The U.S. military is making one of its most significant pushes yet into modern nuclear power with a program to put small reactors on Army bases across much of the country where strained power grids can't keep up with rising energy demands.

The Army on Tuesday unveiled the Janus Program, which aims to supply bases by 2028 with microreactors -- tiny reactors generating less than 20 megawatts of electricity, generally enough to power a small town. That is a fraction of the energy output that larger modern reactors can produce, but the microreactors are small enough to move on a containership or aircraft.

The reactors will help keep weapons powered and maintain critical base operations when other energy sources go down because of bad weather, cyberattacks or other grid disruptions, the Army said.

"What resilience means to us is that we have power, no matter what, 24-7," said Jeff Waksman, principal deputy assistant secretary of the Army.

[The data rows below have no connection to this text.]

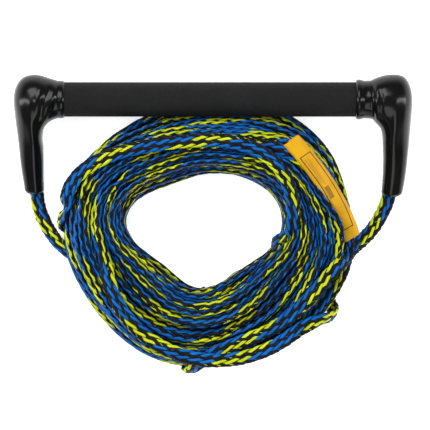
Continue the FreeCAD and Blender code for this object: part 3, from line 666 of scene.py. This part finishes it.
def yarn(name, dark, mid, light, rough=0.42, sheen=0.25):
    """Polypropylene braid strand: fine filaments along the strand, with slow changes of tone."""
    m, nt, p = material(name)
    at_ = nt.nodes.new("ShaderNodeAttribute")
    at_.attribute_name = "lay"
    sep = nt.nodes.new("ShaderNodeSeparateXYZ")
    nt.links.new(at_.outputs["Vector"], sep.inputs[0])
    # filaments: noise stretched along the strand
    comb = nt.nodes.new("ShaderNodeCombineXYZ")
    mul = nt.nodes.new("ShaderNodeMath"); mul.operation = "MULTIPLY"; mul.inputs[1].default_value = 60.0
    nt.links.new(sep.outputs[0], mul.inputs[0])
    nt.links.new(mul.outputs[0], comb.inputs[0])
    mul2 = nt.nodes.new("ShaderNodeMath"); mul2.operation = "MULTIPLY"; mul2.inputs[1].default_value = 9.0
    nt.links.new(sep.outputs[1], mul2.inputs[0])
    nt.links.new(mul2.outputs[0], comb.inputs[1])
    mul3 = nt.nodes.new("ShaderNodeMath"); mul3.operation = "MULTIPLY"; mul3.inputs[1].default_value = 3.7
    nt.links.new(sep.outputs[2], mul3.inputs[0])
    nt.links.new(mul3.outputs[0], comb.inputs[2])
    fil = nt.nodes.new("ShaderNodeTexNoise")
    fil.inputs["Scale"].default_value = 1.0
    fil.inputs["Detail"].default_value = 3.0
    nt.links.new(comb.outputs[0], fil.inputs["Vector"])
    geo = nt.nodes.new("ShaderNodeTexCoord")
    slow = nt.nodes.new("ShaderNodeTexNoise")
    slow.inputs["Scale"].default_value = 90.0
    slow.inputs["Detail"].default_value = 2.0
    nt.links.new(geo.outputs["Object"], slow.inputs["Vector"])
    mix = nt.nodes.new("ShaderNodeMath"); mix.operation = "MULTIPLY_ADD"; mix.inputs[1].default_value = 0.65
    nt.links.new(fil.outputs[0], mix.inputs[0])
    m4 = nt.nodes.new("ShaderNodeMath"); m4.operation = "MULTIPLY"; m4.inputs[1].default_value = 0.35
    nt.links.new(slow.outputs[0], m4.inputs[0])
    nt.links.new(m4.outputs[0], mix.inputs[2])
    r = ramp(nt, [(0.30, dark), (0.5, mid), (0.72, light)])
    nt.links.new(mix.outputs[0], r.inputs[0])
    nt.links.new(r.outputs[0], p.inputs["Base Color"])
    p.inputs["Roughness"].default_value = rough
    p.inputs["Sheen Weight"].default_value = sheen
    p.inputs["Sheen Roughness"].default_value = 0.4
    p.inputs["Specular IOR Level"].default_value = 0.10
    b = nt.nodes.new("ShaderNodeBump")
    b.inputs["Strength"].default_value = 0.35
    b.inputs["Distance"].default_value = 0.0002
    nt.links.new(fil.outputs[0], b.inputs["Height"])
    nt.links.new(b.outputs[0], p.inputs["Normal"])
    return m


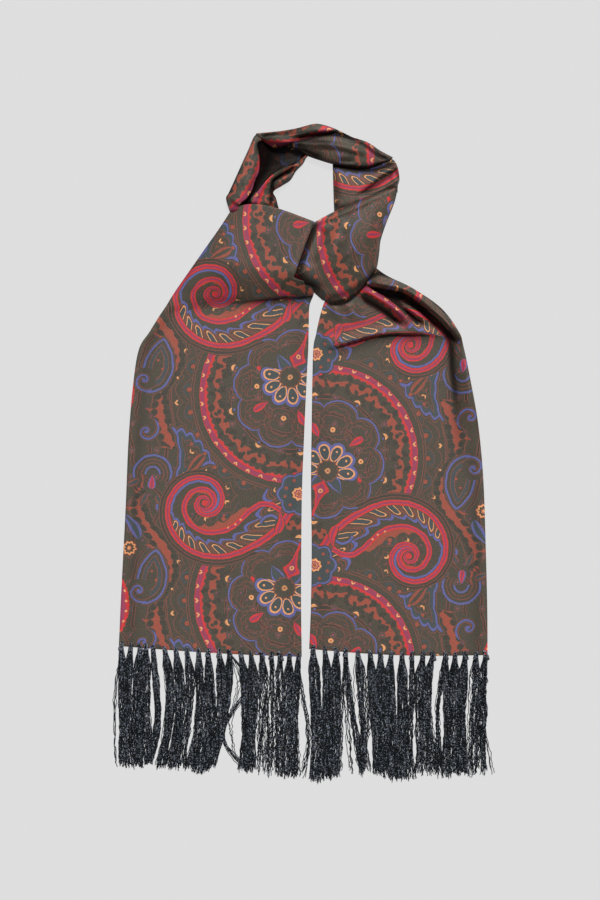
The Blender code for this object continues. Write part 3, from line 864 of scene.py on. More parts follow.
def hollows(height, step, reach=8.0):
    """How far each place lies below the cloth around it, as a share of a deep fold."""
    around = height
    for _ in range(int(2 * (reach / step) ** 2)):
        beside = np.pad(around, 1, mode="edge")
        around = (beside[2:, 1:-1] + beside[:-2, 1:-1] + beside[1:-1, 2:] + beside[1:-1, :-2]) / 4
    return np.clip((around - height) / 3.2, 0.0, 1.0)


# ---------------------------------------------------------------- making the shells

def turned_print(plan, print_point, world_point, angle):
    """Places on the cloth for a stretch where the print lies turned by an angle, in degrees, so that
    print_point falls on world_point."""
    c, s = cos(radians(-angle)), sin(radians(-angle))
    offset = plan - np.array(world_point)
    across, along = offset[..., 0], offset[..., 1]
    return np.stack([c * across - s * along, s * across + c * along], axis=-1) + np.array(print_point)


def draped_print(plan):
    """The print where the left tail lies over the knot, and on the cloth just under it there."""
    return turned_print(plan, MEDALLION, (46.2, 320.6), -22.3)


def from_ends(plan, axis):
    """How far each point of a grid lies from the nearer end of its row or column."""
    gaps = np.linalg.norm(np.diff(plan, axis=axis), axis=2)
    reach = np.insert(np.cumsum(gaps, axis=axis), 0, 0.0, axis=axis)
    return np.minimum(reach, np.take(reach, [-1], axis=axis) - reach)


def shell(name, plan, low, high, cloth, material, edge, painted_shade=0.0):
    """A closed sheet between two heights over a grid, its edges rounded, with its UV map in metres. Its
    hollow attribute is painted shade, darkest at the bottoms of its folds; its last argument adds painted
    shade of its own to what its heights give."""
    rows, columns = plan.shape[:2]
    near_edge = np.minimum(from_ends(plan, 0), from_ends(plan, 1))
    roundness = np.sqrt(1 - (1 - np.clip(near_edge / edge, 0.0, 1.0)) ** 2)
    middle, half = (low + high) / 2, (high - low) / 2
    top = np.dstack([plan, middle + half * roundness])
    bottom = np.dstack([plan, middle - half * roundness])

    inside = np.zeros((rows, columns), dtype=bool)
    inside[1:-1, 1:-1] = True
    top_index = np.arange(rows * columns).reshape(rows, columns)
    bottom_index = top_index.copy()
    bottom_index[inside] = rows * columns + np.arange(inside.sum())
    points = np.concatenate([top.reshape(-1, 3), bottom[inside]]) * MM
    faces = []
    for index, forward in ((top_index, True), (bottom_index, False)):
        a, b, c, d = index[:-1, :-1], index[1:, :-1], index[1:, 1:], index[:-1, 1:]
        faces.append(np.stack([a, b, c, d] if forward else [a, d, c, b], axis=-1).reshape(-1, 4))
    faces = np.concatenate(faces)
    places = np.concatenate([cloth.reshape(-1, 2), cloth[inside]]) * MM
    made = mesh_object(name, points, faces, places, material)
    step = np.linalg.norm(np.diff(plan, axis=1), axis=2).mean()
    # Painted shade: darker where the top lies below the cloth around it, and along the given lines.
    shaded = np.maximum(hollows(high, step) * 0.8, painted_shade).ravel()
    shaded = np.concatenate([shaded, np.zeros(len(points) - rows * columns)])
    hollow = made.data.attributes.new("hollow", "FLOAT", "POINT")
    hollow.data.foreach_set("value", shaded.astype(np.float32))
    return made


def mesh_object(name, points, faces, places, material):
    mesh = bpy.data.meshes.new(name)
    mesh.from_pydata(points.tolist(), [], faces.tolist())
    layer = mesh.uv_layers.new(name=CLOTH_MAP)
    corners = np.empty(len(mesh.loops), dtype=np.int32)
    mesh.loops.foreach_get("vertex_index", corners)
    layer.uv.foreach_set("vector", places[corners].astype(np.float32).ravel())
    mesh.materials.append(material)
    mesh.shade_smooth()
    mesh.validate()
    made = bpy.data.objects.new(name, mesh)
    bpy.context.scene.collection.objects.link(made)
    return made


def bodied(shell_object):
    """Hollows a rolled stretch, so that it is cloth all round."""
    hollow = shell_object.modifiers.new("cloth_wall", "SOLIDIFY")
    hollow.thickness = WALL * MM
    hollow.offset = -1.0
    return shell_object


def rounded(across, left_edge, right_edge, power=3.0):
    """How high a rounded stretch is across its width, as a share of its crown, given that at its edges."""
    side = np.where(across < 0.5, left_edge, right_edge)
    return side + (1 - side) * np.sqrt(np.clip(1 - np.abs(2 * across - 1) ** power, 0.0, 1.0))


# ---------------------------------------------------------------- the stretches

# Each fold and each line of painted shade has its points from start to end, its half width on the left and
# on the right, its height (below 0 for a trough) or how dark its painted shade is, and the shares of its
# length over which it starts and ends.

INNER_EDGE = 134.0  # the print's x along the tails' inner edges
LEFT_START = 67.2  # the print's y where the left tail's is 0
RIGHT_START = 140.3  # the same for the right tail, where the print runs the other way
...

The reactors will be owned and operated by commercial companies, although the Army and Energy Department will help with technical aspects and uranium fuel supply. The Army is in the process of selecting nine bases for the initial phase of the program, and by next year will choose the commercial vendors to build two microreactors apiece for each base, Waksman said.

Interest from the Army is a promising opportunity for nuclear-power startups that have raised billions of dollars for projects including small reactors, uranium enrichment and new fuel technologies but in many cases are years away from completing a product.

"The race today is to actually develop the capability. We are all trying to figure out who can turn these things on," said Isaiah Taylor, chief executive and founder of Valar Atomics, a microreactor startup. His two-year-old company, which has built one microreactor, plans to bid on the Janus contract.

Janus builds on more than six years of efforts by the Army and the Defense Innovation Unit, the arm of the Pentagon that works with technology startups, to acquire small and easily transportable nuclear reactors for bases in the U.S. and military operations overseas. The program is intended in part to better prepare the U.S. for potential war with China in the Pacific or conflict in the Arctic, Army officials said, which would bring major transportation and logistical challenges for supplies -- including power.

Bases in Texas and California have lost power in snowstorms, and others rely on aging public utility grids and fossil fuels for backup. Solar and wind power are intermittent replacements. Meanwhile, many of the Army's newer weapons, including drones and counterdrone and radar systems, require more energy, a Defense Department official said.

The nation's energy needs are soaring, driven in part by big-tech's quest to build power-hungry data centers to develop artificial intelligence. China's own energy advancements have framed the race for nuclear power as a national security imperative.

President Trump signed an executive order in May calling on the federal government to deploy modern nuclear reactors for national security purposes, and asking the secretary of the Army to start using reactors on military bases by September 2028.

The Army didn't provide a clear cost estimate for Janus, but said that some of the money would be pulled from the Defense Innovation Unit budget.